The CCA, as indicated above, is not precedential and it does not discuss the facts presented in any detail. Revenue Ruling 79-315, also cited in the paper, involved an income tax rebate that was not paid in consideration for contributions or any other activity. It simply represented a state tax reduction.
What if contributions were made to a separate 501(c)(3) organization that was required to turn the money over to the state or local government (or that it was understood by all to be expected to do that)? It is likely that the organization would be treated as a conduit, which would be ignored, or as an agent of the state or local government.
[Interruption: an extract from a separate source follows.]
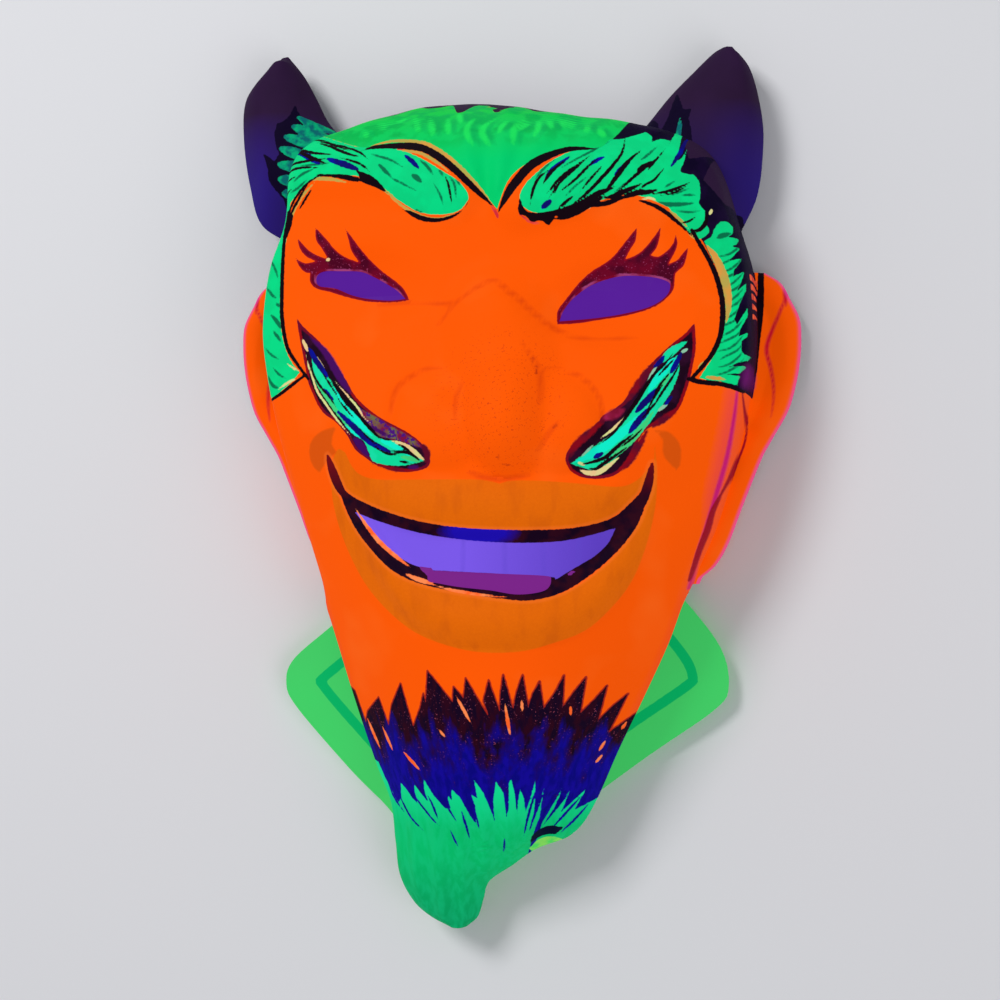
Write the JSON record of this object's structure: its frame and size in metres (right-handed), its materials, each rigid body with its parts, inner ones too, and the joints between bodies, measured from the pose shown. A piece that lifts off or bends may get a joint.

There is a real question as to whether the IRS would endorse the contribution credit concept. The few authorities that are out there do not involve a systematic effort by many states to do an end run around a federal policy that is reflected in an unambiguous statute. One can sympathize with the efforts that the states are making to mitigate the effects of the federal disallowance of SALT deductions and, in fact, I have been working with the tax authorities in New York State, New York City and New Jersey on a pro bono basis toward that end. In addition, I am chairing an American Bar Association Tax Section task force that will be providing guidance to state revenue departments and legislatures about responses to the federal tax reform. But the law is what it is and any attempt to mitigate its effects must pass muster under established principles of the common law of taxation, including the well-accepted doctrine that the substance of an arrangement prevails over its form.